Lo scrittore dalla cucina al bagno©

Lo scrittore dalla cucina al bagno©

Di Mary Blindflowers©

 

Nuove strade, credit Mary Blindflowers©

 

Lo scrittore chiuso dentro la sua stanza ovattata, al coperto, lontano dai fumi della storia, distante dal suo tempo, dal sole e dalla pioggia; lo scrittore solitario che medita su concrezioni astrali, sullo spazio tra cucina,  salotto e bagno, concepito nella sua mente come metafisico e “la sola cosa che conti”.

Il poeta che, chiuso nel proprio cappotto di gelo solitario, dice di ignorare tutti i meccanismi dell’editoria, anche se nello stesso tempo scrive e propone il suo libro proprio a quell’editoria i cui ingranaggi ignora o finge di ignorare. Eccolo quest’uomo, eccola questa donna che cerca, tanto per dirla volgarmente, di evitare il più possibile di polemizzare, di criticare, di pestare i piedi a chi conta, di esprimere un parere documentato e personale che sappia anche di coraggio. Il signor “scrittore”, la signora “scrittrice”, il “poeta”, la “poetessa”, così sensibili, delicati, tacciono. La loro bocca sigillata ha il suono del non essere. E tutto questo accade perché “non si sa mai, magari domani potrebbe essere un buon giorno per fare carriera”. Se si parla e si svelano i meccanismi, qualcuno potrebbe rimanerci male, potrebbe risentirsi. Tacere dunque, chiudere gli occhi, vivere come in trance, in uno stato di costante qualunquistico sonnambulismo, trattenersi per amor di pace, coltivare il proprio piccolo verde orto senza guardare la giungla del vicino, senza capire perché mai il vicino abbia avuto l’autorizzazione per costruirsi un giardino grande quanto la foresta amazzonica e gli altri invece non possano espandersi oltre i pochi metri quadri di un orticello spelacchiato. La parola d’ordine made in Italy è non guardarsi intorno, non capire o meglio fingere di non capire, di non sapere come va il mondo. Perché avvenga la straordinaria crescita di certe male piante attorno al nostro giardino, non è affare che possa o debba riguardare i poeti o gli scrittori, gli stessi che magari si etichettano con questi nomi su bacheche e curricula. Oggi il silenzio impera tra chi dice di fare letteratura o poesia.

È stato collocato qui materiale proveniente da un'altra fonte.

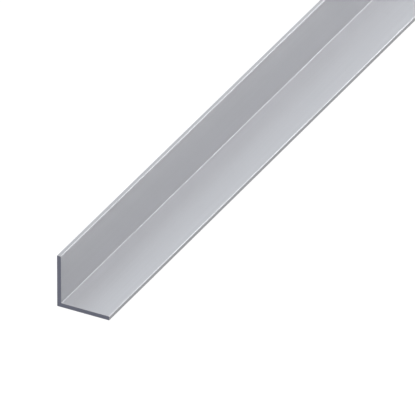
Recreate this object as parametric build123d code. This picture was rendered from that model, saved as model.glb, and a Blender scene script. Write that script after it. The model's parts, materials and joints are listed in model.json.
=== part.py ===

Lo scrittore crisalide così si chiude in sé e per non urtare la sensibile anima di nessuno, bavaglio in bocca e cerume nelle orecchie, scrive e si accontenta di quello che riesce a fare, cercando di conoscere qualcuno che lo tiri fuori dall’anonimato, cercando di aderire a quel sistema che lo cruccia e lo esclude. Si circonda così di amici che non lo contraddicono mai, non lo mettono alle strette con ragionamenti opinabili ma lucidi, in modo da vivere felice e soddisfatto di se stesso, salvo poi lamentarsi che in Italia tutto va male. Lamenti populisti e generici che fanno ottenere consensi. Non si fanno mai nomi e cognomi, non sarebbe conveniente. 

Questo è essere veri scrittori? Ignorare il giocattolo lucido e artefatto del proprio tempo è prova di acume? Non è piuttosto qualunquismo borghese? Non è pavidità?

Cosa scrivi se sei avulso dal contesto? Se non riesci a bucare la superficie perché tracci segni sulla carta, chi sei? Che metafore usi? Che ruolo intellettuale hai? Sei un produttore di lettere da fissare sul bianco del tuo vuoto, un elaboratore di consonanti e vocali che non danno fastidio a nessuno, non invitano a nessuna riflessione. Pattini sul sicuro, sull’ovatta e sei amico di tutti, mentre ripeti a te stesso: “Magari un giorno…”

Ma l’arte è follia, non ha cura né del giorno né della notte, né tantomeno dei “magari” a proiezione futura. L’arte ti dovrebbe esplodere dentro e basta, in barba a bavagli e savoir faire.

Tu, scrittore solitario e innocuo, hai la saggezza dei morti perché il compito di uno che vuol fare da grande lo scrittore, è anche e soprattutto denunciare i mali e le storture del proprio tempo, universalizzare, andare oltre se stesso e la propria contingenza, correre e volare oltre l’angusto e soffocante spazio che separa la cucina dal bagno, l’unico che molti, forse troppi, riescono a cantare.